The bottom line: Be a responsible user of plastic products including plastic food containers. You will find that, in the end, you and your family will benefit from your dedication to recycling and reusing these products.

Identifying Plastics According to Existing Regulations

The first step in determining the recyclability of plastic food containers is to identify the plastic identification code stamped on them.  The types of plastic used in these products usually include:

  • Polyethylene terephthalate (PET) – Fruit juice and soft drink bottles
  • High-density polyethylene (HDPE) – Milk bottles
  • Polyvinyl chloride (PVC) – Squeeze bottles and juice bottles
  • Polypropylene – Takeaway food containers, lunch boxes, and ice cream containers
  • Polystyrene – Yogurt containers

Most, if not all, of these types of plastic can be recycled by your local recycling facilities.
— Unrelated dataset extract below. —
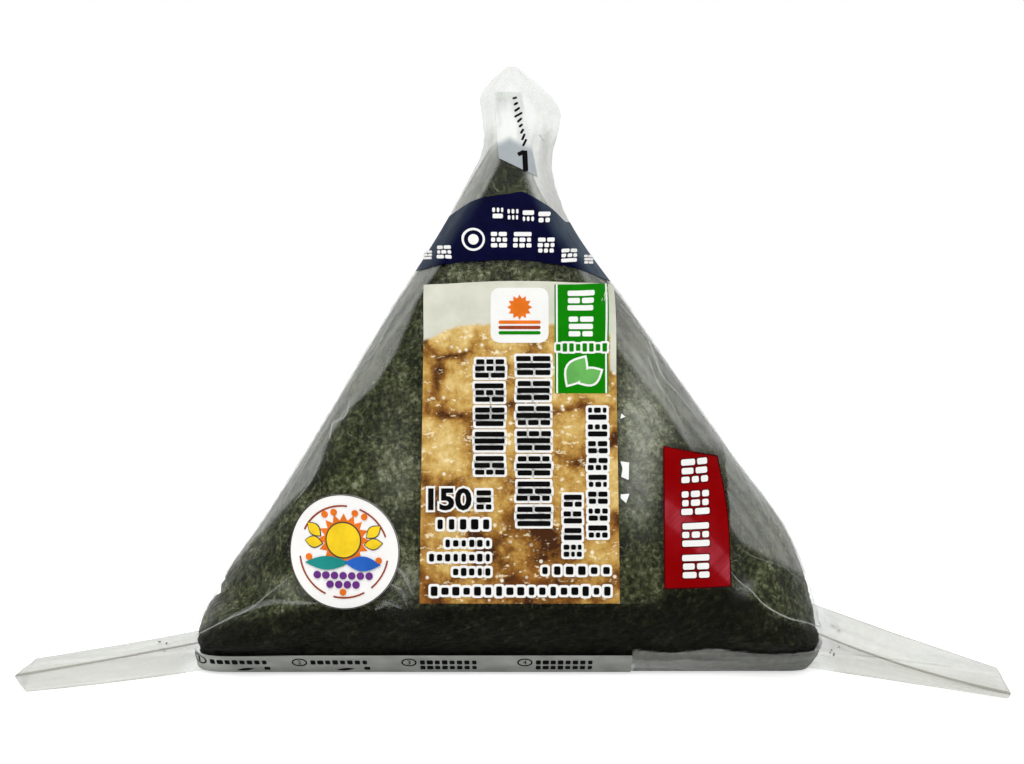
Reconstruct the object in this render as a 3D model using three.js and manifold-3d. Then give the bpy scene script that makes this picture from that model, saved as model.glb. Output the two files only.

But just to be sure, you should ask your local authorities about the plastic food containers accepted for recycling before placing them in the appropriate bins.  You are also well-advised to designate specific bins for recyclable plastic, if you still don’t have them, a convenient method of teaching every member in your household to recycle, reuse, and reduce plastic use.

The next time you buy plastic food containers as your lunch boxes, meal prep containers, or takeaway containers, you should check their recyclability, too. You may also want to just skip the products that your local recycling facilities don’t accept so your plastic-related impact on the environment can be lessened.

Preparing Plastic for Recycling

But don’t just throw recyclable plastic food containers into the recycling bin either! Contamination of recyclable plastic is a headache for recycling facilities for many reasons. For example, it might combine two incompatible plastic types or contaminate plastics with food residues. You must prepare plastic products for recycling.

The basic steps include:

  • Remove the lids and tops from the plastic food containers. The plastic rings and labels don’t have to be removed.
  • Empty their contents and rinse them with water.
  • Place the plastic containers, tubs, bottles, and lids in the recycling bin.

These steps may seem like too much work, but when you consider the benefits, you will be more motivated to do what it required.  For one thing, you are doing your share for the protection of the environment because appropriate plastic recycling has a positive impact. You can make the process a bonding activity with your family and friends, if possible, just to decrease the tedium.

For another thing, the cleaner these recyclable food containers are, the higher their monetary value on the recyclables market. Local recycling facilities sort the recyclable plastic by type and then by quality before they are placed into bales. For bales with lower quality, the revenue generated from them is lower, too, for obvious reasons.

There is then lower revenue coming back into the municipality’s coffers from the sale of the recyclable plastic.

The takeaway: When you provide cleaner recyclable plastic food containers, you are contributing to your local government’s revenue stream from their sale. You are then saving your municipality money for the operation and maintenance of the recycling facilities.

You are, in effect, saving taxpayers’ money – your money, when you come to think of it since you’re a taxpayer.

So the next time you’re tempted to just throw plastic food containers into the trash, remember that you aren’t helping your planet, your local government, or yourself. The least you can do is to remove the gunk, leftovers, and oil from the plastic with a spatula and a light water rinse before placing them in the trash.